WHAT YOU HAVE TO DO: Reproduce the material in full, unchanged.

::: PROVIDED MATERIAL :::

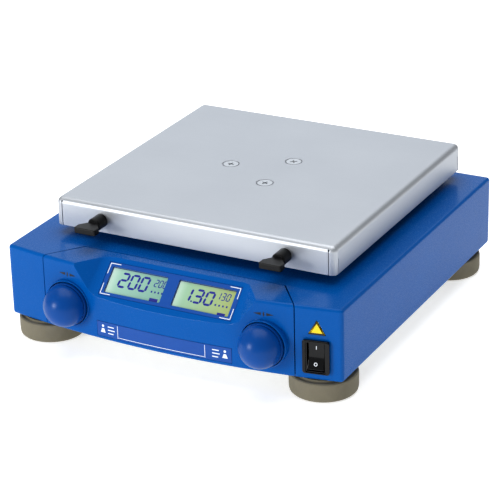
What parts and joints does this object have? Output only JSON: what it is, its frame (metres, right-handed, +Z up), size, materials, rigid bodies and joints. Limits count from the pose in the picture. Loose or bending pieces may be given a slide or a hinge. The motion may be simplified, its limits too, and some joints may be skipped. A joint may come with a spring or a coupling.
{
  "type": "orbital shaker",
  "caption": "Benchtop orbital shaker: flat metal platform on an eccentric drive, bowed blue case, sloping display pocket, push-turn knobs, rocker switch and round rubber feet.",
  "frame": {"origin": "middle of the bounding box at bench level, under the case", "axes": "+Z up, -Y towards the user and the display, +X to the user's right"},
  "size_m": [0.2726, 0.3004, 0.1001],
  "materials": {
    "housing_blue": "moulded ABS, satin blue with a fine moulded grain",
    "knob_blue": "satin moulded plastic, darker blue",
    "foil_blue": "printed polyester foil, violet blue",
    "lcd_glass": "reflective liquid crystal panel, pale green",
    "foot_rubber": "matt olive-grey rubber",
    "black_plastic": "black moulded plastic, semi-gloss",
    "black_paint": "black enamel",
    "brushed_tray": "fine bead-blasted and clear anodised sheet",
    "bright_steel": "turned or plated steel",
    "zinc_steel": "zinc-plated sheet",
    "cast_aluminium": "cast and machined aluminium",
    "belt_rubber": "matt black rubber",
    "circuit_board": "green solder resist"
  },
  "bodies": {
    "root": {"housing_shell": "housing_blue", "front_panel": "housing_blue", "base_plate": "zinc_steel", "foot_front_left": "foot_rubber", "foot_front_right": "foot_rubber", "foot_rear_left": "foot_rubber", "foot_rear_right": "foot_rubber", "foot_screw_front_left": "bright_steel", "foot_screw_front_right": "bright_steel", "foot_screw_rear_left": "bright_steel", "foot_screw_rear_right": "bright_steel", "display_foil": "foil_blue", "lcd_left": "lcd_glass", "lcd_right": "lcd_glass", "display_board": "circuit_board", "label_strip": "foil_blue", "encoder_left": "black_plastic", "encoder_right": "black_plastic", "switch_body": "black_plastic", "mains_inlet": "black_plastic", "main_bearing_housing": "cast_aluminium", "main_bearing_lower": "bright_steel", "main_bearing_upper": "bright_steel", "guide_post_1": "cast_aluminium", "guide_post_2": "cast_aluminium", "guide_post_3": "cast_aluminium", "motor_can": "black_paint", "drive_belt": "belt_rubber", "power_board": "circuit_board", "control_board": "circuit_board", "transformer": "black_plastic"},
    "drive": {"eccentric_shaft": "bright_steel", "drive_pulley": "cast_aluminium", "counterweight": "bright_steel"},
    "table": {"eccentric_bearing": "bright_steel", "guide_bearing_1": "bright_steel", "guide_bearing_2": "bright_steel", "guide_bearing_3": "bright_steel", "carrier_plate": "cast_aluminium", "table_hub": "cast_aluminium", "platform_tray": "brushed_tray", "platform_screw_1": "bright_steel", "platform_screw_2": "bright_steel", "platform_screw_3": "bright_steel"},
    "crank_1": {"guide_crank_1": "bright_steel"},
    "crank_2": {"guide_crank_2": "bright_steel"},
    "crank_3": {"guide_crank_3": "bright_steel"},
    "motor": {"motor_rotor": "bright_steel", "motor_pulley": "cast_aluminium"},
    "push_left": {"encoder_plunger_left": "black_plastic"},
    "push_right": {"encoder_plunger_right": "black_plastic"},
    "dial_left": {"knob_left": "knob_blue", "encoder_shaft_left": "bright_steel"},
    "dial_right": {"knob_right": "knob_blue", "encoder_shaft_right": "bright_steel"},
    "rocker": {"switch_rocker": "black_plastic"},
    "lock_left": {"lock_knob_left": "black_plastic", "lock_cam_left": "bright_steel"},
    "lock_right": {"lock_knob_right": "black_plastic", "lock_cam_right": "bright_steel"}
  },
  "joints": [
    {"name": "drive_spin", "type": "hinge", "parent": "root", "child": "drive", "pos_m": [0, 0.0238, 0.04], "axis": [0, 0, 1], "continuous": true},
    {"name": "table_on_eccentric", "type": "hinge", "parent": "drive", "child": "table", "pos_m": [0, 0.0258, 0.061], "axis": [0, 0, 1], "continuous": true},
    {"name": "motor_spin", "type": "hinge", "parent": "root", "child": "motor", "pos_m": [-0.082, 0.1, 0.04], "axis": [0, 0, 1], "continuous": true},
    {"name": "guide_crank_1_spin", "type": "hinge", "parent": "root", "child": "crank_1", "pos_m": [0, 0.0818, 0.035], "axis": [0, 0, 1], "continuous": true},
    {"name": "guide_crank_2_spin", "type": "hinge", "parent": "root", "child": "crank_2", "pos_m": [-0.05023, -0.0052, 0.035], "axis": [0, 0, 1], "continuous": true},
    {"name": "guide_crank_3_spin", "type": "hinge", "parent": "root", "child": "crank_3", "pos_m": [0.05023, -0.0052, 0.035], "axis": [0, 0, 1], "continuous": true},
    {"name": "knob_left_push", "type": "slide", "parent": "root", "child": "push_left", "axis": [0, 1, 0], "range_m": [0, 0.0012], "stiffness_N_per_m": 1500},
    {"name": "knob_left_turn", "type": "hinge", "parent": "push_left", "child": "dial_left", "pos_m": [-0.0791, -0.1345, 0.0397], "axis": [0, -1, 0], "continuous": true},
    {"name": "knob_right_push", "type": "slide", "parent": "root", "child": "push_right", "axis": [0, 1, 0], "range_m": [0, 0.0012], "stiffness_N_per_m": 1500},
    {"name": "knob_right_turn", "type": "hinge", "parent": "push_right", "child": "dial_right", "pos_m": [0.0791, -0.1345, 0.0397], "axis": [0, -1, 0], "continuous": true},
    {"name": "rocker_tip", "type": "hinge", "parent": "root", "child": "rocker", "pos_m": [0.11627, -0.12135, 0.035], "axis": [0.9863, 0.1648, 0], "range_deg": [0, 20]},
    {"name": "lock_left_turn", "type": "hinge", "parent": "table", "child": "lock_left", "pos_m": [-0.07475, -0.0862, 0.0883], "axis": [0, -1, 0], "range_deg": [0, 90]},
    {"name": "lock_right_turn", "type": "hinge", "parent": "table", "child": "lock_right", "pos_m": [0.07475, -0.0862, 0.0883], "axis": [0, -1, 0], "range_deg": [0, 90]}
  ],
  "couplings": [
    {"joint": "table_on_eccentric", "follows": "drive_spin", "ratio": -1},
    {"joint": "motor_spin", "follows": "drive_spin", "ratio": 3},
    {"joint": "guide_crank_1_spin", "follows": "drive_spin", "ratio": 1},
    {"joint": "guide_crank_2_spin", "follows": "drive_spin", "ratio": 1},
    {"joint": "guide_crank_3_spin", "follows": "drive_spin", "ratio": 1}
  ]
}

:::

THE SOLUTION:
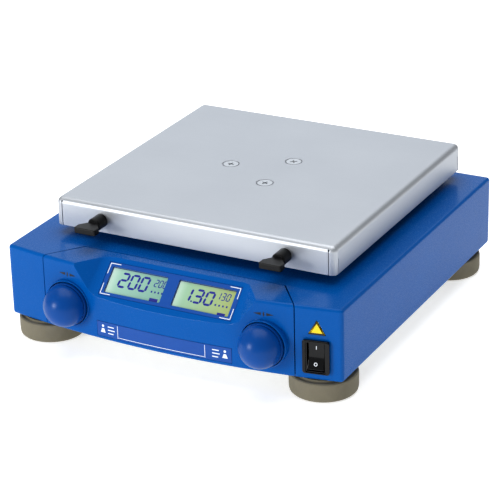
What parts and joints does this object have? Output only JSON: what it is, its frame (metres, right-handed, +Z up), size, materials, rigid bodies and joints. Limits count from the pose in the picture. Loose or bending pieces may be given a slide or a hinge. The motion may be simplified, its limits too, and some joints may be skipped. A joint may come with a spring or a coupling.
{
  "type": "orbital shaker",
  "caption": "Benchtop orbital shaker: flat metal platform on an eccentric drive, bowed blue case, sloping display pocket, push-turn knobs, rocker switch and round rubber feet.",
  "frame": {"origin": "middle of the bounding box at bench level, under the case", "axes": "+Z up, -Y towards the user and the display, +X to the user's right"},
  "size_m": [0.2726, 0.3004, 0.1001],
  "materials": {
    "housing_blue": "moulded ABS, satin blue with a fine moulded grain",
    "knob_blue": "satin moulded plastic, darker blue",
    "foil_blue": "printed polyester foil, violet blue",
    "lcd_glass": "reflective liquid crystal panel, pale green",
    "foot_rubber": "matt olive-grey rubber",
    "black_plastic": "black moulded plastic, semi-gloss",
    "black_paint": "black enamel",
    "brushed_tray": "fine bead-blasted and clear anodised sheet",
    "bright_steel": "turned or plated steel",
    "zinc_steel": "zinc-plated sheet",
    "cast_aluminium": "cast and machined aluminium",
    "belt_rubber": "matt black rubber",
    "circuit_board": "green solder resist"
  },
  "bodies": {
    "root": {"housing_shell": "housing_blue", "front_panel": "housing_blue", "base_plate": "zinc_steel", "foot_front_left": "foot_rubber", "foot_front_right": "foot_rubber", "foot_rear_left": "foot_rubber", "foot_rear_right": "foot_rubber", "foot_screw_front_left": "bright_steel", "foot_screw_front_right": "bright_steel", "foot_screw_rear_left": "bright_steel", "foot_screw_rear_right": "bright_steel", "display_foil": "foil_blue", "lcd_left": "lcd_glass", "lcd_right": "lcd_glass", "display_board": "circuit_board", "label_strip": "foil_blue", "encoder_left": "black_plastic", "encoder_right": "black_plastic", "switch_body": "black_plastic", "mains_inlet": "black_plastic", "main_bearing_housing": "cast_aluminium", "main_bearing_lower": "bright_steel", "main_bearing_upper": "bright_steel", "guide_post_1": "cast_aluminium", "guide_post_2": "cast_aluminium", "guide_post_3": "cast_aluminium", "motor_can": "black_paint", "drive_belt": "belt_rubber", "power_board": "circuit_board", "control_board": "circuit_board", "transformer": "black_plastic"},
    "drive": {"eccentric_shaft": "bright_steel", "drive_pulley": "cast_aluminium", "counterweight": "bright_steel"},
    "table": {"eccentric_bearing": "bright_steel", "guide_bearing_1": "bright_steel", "guide_bearing_2": "bright_steel", "guide_bearing_3": "bright_steel", "carrier_plate": "cast_aluminium", "table_hub": "cast_aluminium", "platform_tray": "brushed_tray", "platform_screw_1": "bright_steel", "platform_screw_2": "bright_steel", "platform_screw_3": "bright_steel"},
    "crank_1": {"guide_crank_1": "bright_steel"},
    "crank_2": {"guide_crank_2": "bright_steel"},
    "crank_3": {"guide_crank_3": "bright_steel"},
    "motor": {"motor_rotor": "bright_steel", "motor_pulley": "cast_aluminium"},
    "push_left": {"encoder_plunger_left": "black_plastic"},
    "push_right": {"encoder_plunger_right": "black_plastic"},
    "dial_left": {"knob_left": "knob_blue", "encoder_shaft_left": "bright_steel"},
    "dial_right": {"knob_right": "knob_blue", "encoder_shaft_right": "bright_steel"},
    "rocker": {"switch_rocker": "black_plastic"},
    "lock_left": {"lock_knob_left": "black_plastic", "lock_cam_left": "bright_steel"},
    "lock_right": {"lock_knob_right": "black_plastic", "lock_cam_right": "bright_steel"}
  },
  "joints": [
    {"name": "drive_spin", "type": "hinge", "parent": "root", "child": "drive", "pos_m": [0, 0.0238, 0.04], "axis": [0, 0, 1], "continuous": true},
    {"name": "table_on_eccentric", "type": "hinge", "parent": "drive", "child": "table", "pos_m": [0, 0.0258, 0.061], "axis": [0, 0, 1], "continuous": true},
    {"name": "motor_spin", "type": "hinge", "parent": "root", "child": "motor", "pos_m": [-0.082, 0.1, 0.04], "axis": [0, 0, 1], "continuous": true},
    {"name": "guide_crank_1_spin", "type": "hinge", "parent": "root", "child": "crank_1", "pos_m": [0, 0.0818, 0.035], "axis": [0, 0, 1], "continuous": true},
    {"name": "guide_crank_2_spin", "type": "hinge", "parent": "root", "child": "crank_2", "pos_m": [-0.05023, -0.0052, 0.035], "axis": [0, 0, 1], "continuous": true},
    {"name": "guide_crank_3_spin", "type": "hinge", "parent": "root", "child": "crank_3", "pos_m": [0.05023, -0.0052, 0.035], "axis": [0, 0, 1], "continuous": true},
    {"name": "knob_left_push", "type": "slide", "parent": "root", "child": "push_left", "axis": [0, 1, 0], "range_m": [0, 0.0012], "stiffness_N_per_m": 1500},
    {"name": "knob_left_turn", "type": "hinge", "parent": "push_left", "child": "dial_left", "pos_m": [-0.0791, -0.1345, 0.0397], "axis": [0, -1, 0], "continuous": true},
    {"name": "knob_right_push", "type": "slide", "parent": "root", "child": "push_right", "axis": [0, 1, 0], "range_m": [0, 0.0012], "stiffness_N_per_m": 1500},
    {"name": "knob_right_turn", "type": "hinge", "parent": "push_right", "child": "dial_right", "pos_m": [0.0791, -0.1345, 0.0397], "axis": [0, -1, 0], "continuous": true},
    {"name": "rocker_tip", "type": "hinge", "parent": "root", "child": "rocker", "pos_m": [0.11627, -0.12135, 0.035], "axis": [0.9863, 0.1648, 0], "range_deg": [0, 20]},
    {"name": "lock_left_turn", "type": "hinge", "parent": "table", "child": "lock_left", "pos_m": [-0.07475, -0.0862, 0.0883], "axis": [0, -1, 0], "range_deg": [0, 90]},
    {"name": "lock_right_turn", "type": "hinge", "parent": "table", "child": "lock_right", "pos_m": [0.07475, -0.0862, 0.0883], "axis": [0, -1, 0], "range_deg": [0, 90]}
  ],
  "couplings": [
    {"joint": "table_on_eccentric", "follows": "drive_spin", "ratio": -1},
    {"joint": "motor_spin", "follows": "drive_spin", "ratio": 3},
    {"joint": "guide_crank_1_spin", "follows": "drive_spin", "ratio": 1},
    {"joint": "guide_crank_2_spin", "follows": "drive_spin", "ratio": 1},
    {"joint": "guide_crank_3_spin", "follows": "drive_spin", "ratio": 1}
  ]
}